El hecho de que la dictadura de Maduro se mantenga hace de Venezuela un caso de universal perplejidad. Mientras aumentan las penurias de la sociedad consecuencia del mal gobierno, los hombres que la padecen no hacen nada, o tal vez hagan poca cosa, para echar el lastre que les impide vivir con dignidad.

Nuevas encuestas que han circulado en estos días aseguran que 80% de la población rechaza el régimen de Maduro. Los sondeos remiten a una orientación aplastante, a una tendencia arrolladora, como pocas de la opinión pública en los últimos tiempos. De cada 100 entrevistados, 80 no lo quieren ver ni en pintura.
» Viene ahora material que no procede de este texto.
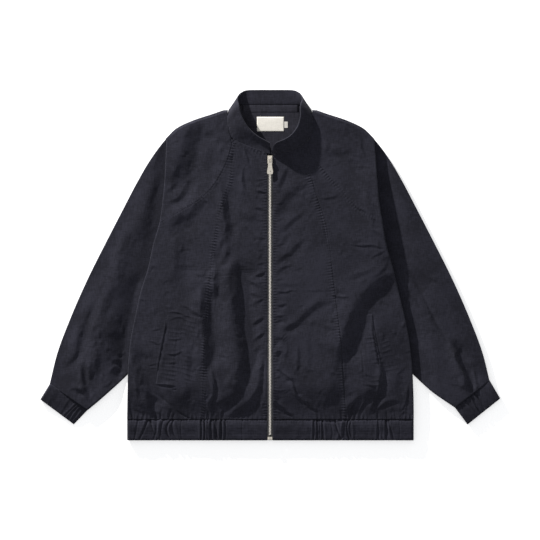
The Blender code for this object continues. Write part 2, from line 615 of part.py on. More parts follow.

De una expresión tan masiva y tan despejada de dudas se puede esperar una reacción igualmente enfática y sin fisuras, un bloque capaz de destruir de un solo porrazo al causante de sus males, pero no se da el paso, aparentemente automático, de ir de las palabras a los hechos, de la respuesta que se da a un encuestador a la que se debe ofrecer en la práctica a un sistema depredador y cruel.

¿Por qué? ¿Cuál es la razón de que no retoñe la flor del descontento, el árbol frondoso de la desesperación? En la medida en que distribuye dolor y precariedad, la dictadura siembra miedos capaces de paralizar a la población. También compra voluntades, unas pocas, por cierto, con pedazos de pernil o con otras dádivas vergonzantes. Así mismo, asfixia a los medios de comunicación social a través de los cuales se puede poner en evidencia la magnitud de la tragedia que embarga a la sociedad.

Y así sucesivamente. Son más numerosos los motivos que pueden explicar la pasividad de una ciudadanía que responde con resolución cuando se le pregunta el parecer sobre la dictadura, en especial porque no debe mostrar la cédula de identidad al expresarse, pero que no se permite cosas distintas a una reacción momentánea y anónima que se vuelve después silencio y resignación.

¡Hasta cuándo! ¿Hasta la próxima encuesta? ¿Hasta cuando vuelvan las preguntas que se pueden atender sin dar la cara? No son interrogantes que hacemos pensando en los encuestados, sino también en la dirigencia de oposición que no se siente concernida por una prisión de palabras que abren en ocasiones los encuestadores.